Insert records without PK/Index and create them after

TRUNCATE TABLE TBL2;
ALTER TABLE &TBL_NAME DROP CONSTRAINT PK_TBL2_COL1 CASCADE;

SET TIMING ON
INSERT INTO TBL2
SELECT i+j, rpad(TO_CHAR(i+j),100,'A')
FROM (
  WITH DATA2(j) AS (
      SELECT 0 j FROM DUAL
      UNION ALL
      SELECT j+1000 FROM DATA2 WHERE j < 999000
  )
  SELECT j FROM DATA2
),
(
  WITH DATA1(i) AS (
      SELECT 1 i FROM DUAL
      UNION ALL
      SELECT i+1 FROM DATA1 WHERE i < 1000
  )
  SELECT i FROM DATA1
);
commit;
ALTER TABLE TBL2 ADD CONSTRAINT PK_TBL2_COL1 PRIMARY KEY(COL1) ;

1,000,000 rows inserted.
Elapsed: 00:00:03.454 <---- Insert without PK/Index

table TBL2 altered.
Elapsed: 00:00:02.544 <---- Create PK/Index

Table DDL

CREATE TABLE TBL2 (
    "COL1" NUMBER,
    "COL2" VARCHAR2(100 BYTE),
    CONSTRAINT "PK_TBL2_COL1" PRIMARY KEY ("COL1")
) TABLESPACE "TBS_BIG" ;

Solution

  • It's true that it is faster to modify a table if you do not also have to modify one or more indexes and possibly perform constraint checking as well, but it is also largely irrelevant if you then have to add those indexes. You have to consider the complete change to the system that you wish to effect, not just a single part of it.

    Obviously if you are adding a single row into a table that already contains millions of rows then it would be foolish to drop and rebuild indexes.

    However, even if you have a completely empty table into which you are going to add several million rows it can still be slower to defer the indexing until afterwards.

    The reason for this is that such an insert is best performed with the direct path mechanism, and when you use direct path inserts into a table with indexes on it, temporary segments are built that contain the data required to build the indexes (data plus rowids). If those temporary segments are much smaller than the table you have just loaded then they will also be faster to scan and to build the indexes from.

    the alternative, if you have five index on the table, is to incur five full table scans after you have loaded it in order to build the indexes.

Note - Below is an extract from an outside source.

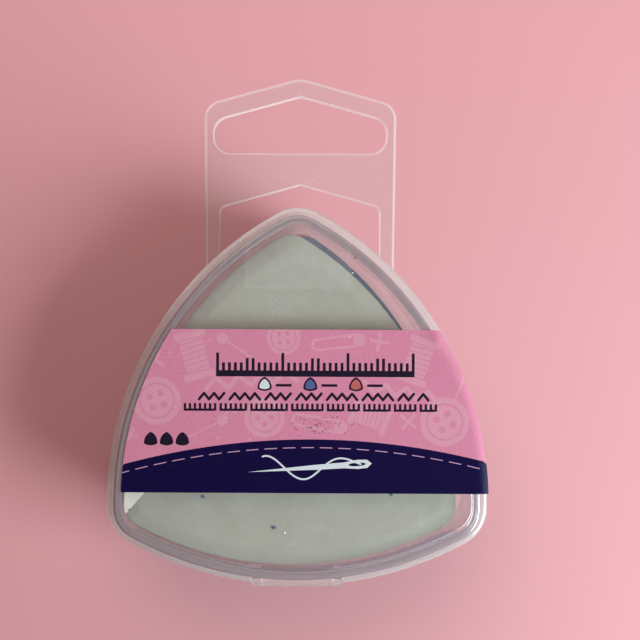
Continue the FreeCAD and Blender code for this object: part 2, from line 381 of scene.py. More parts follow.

    Obviously there are huge grey areas involved here, but well done for:

    1. Questioning authority and general rules of thumb, and
    2. Running actual tests to determine the facts in your own case.

    Edit:

    Further considerations -- you run a backup while the indexes are dropped. Now, following an emergency restore, you have to have a script that verifies that all indexes are in place, when you have the business breathing down your neck to get the system back up.

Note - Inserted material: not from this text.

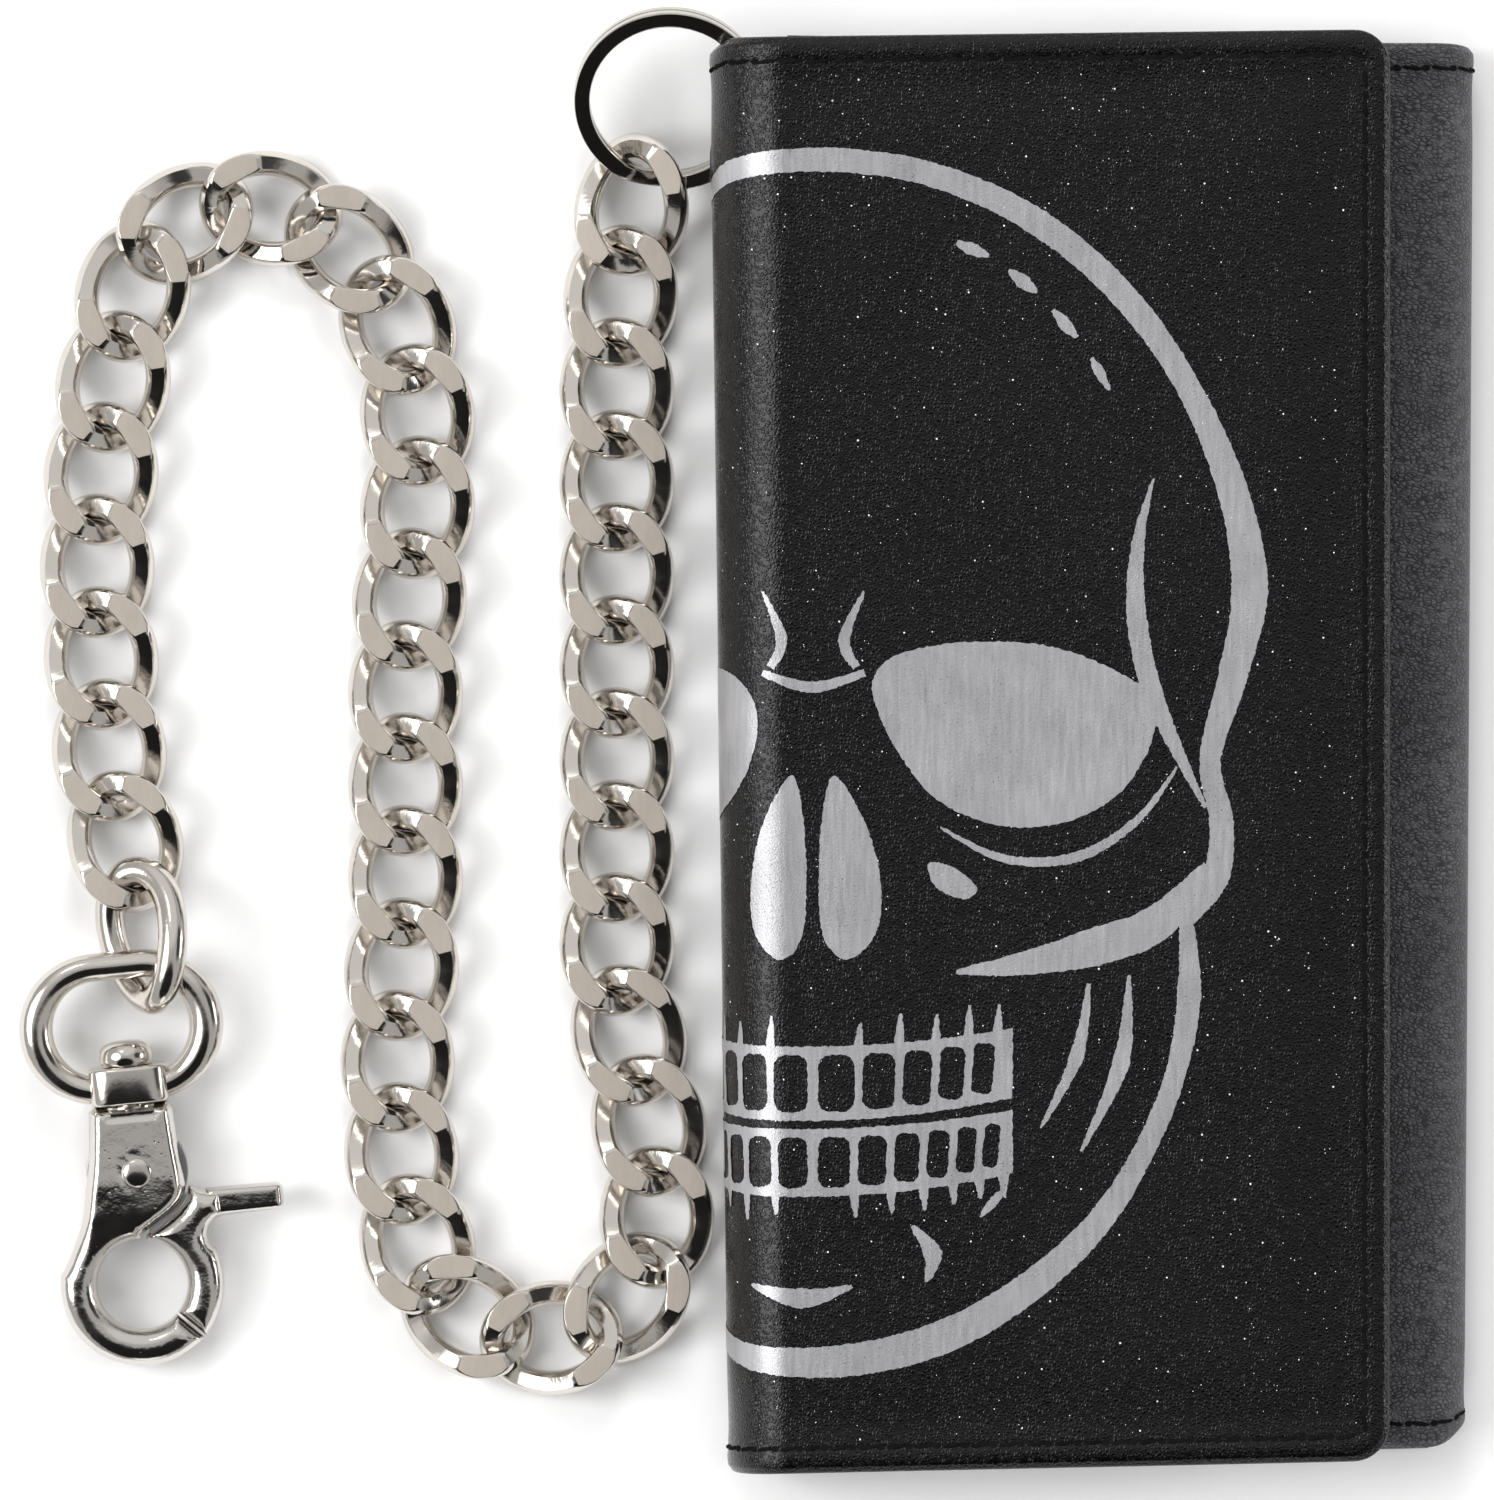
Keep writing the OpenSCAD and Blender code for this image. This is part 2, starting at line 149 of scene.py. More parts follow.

    Also, if you absolutely were determined to not maintain indexes during a bulk load, do not drop the indexes -- disable them instead. This preserves the metadata for the indexes existence and definition, and allows a more simple rebuild process. Just be careful that you do not accidentally re-enable indexes by truncating the table, as this will render disabled indexes enabled again.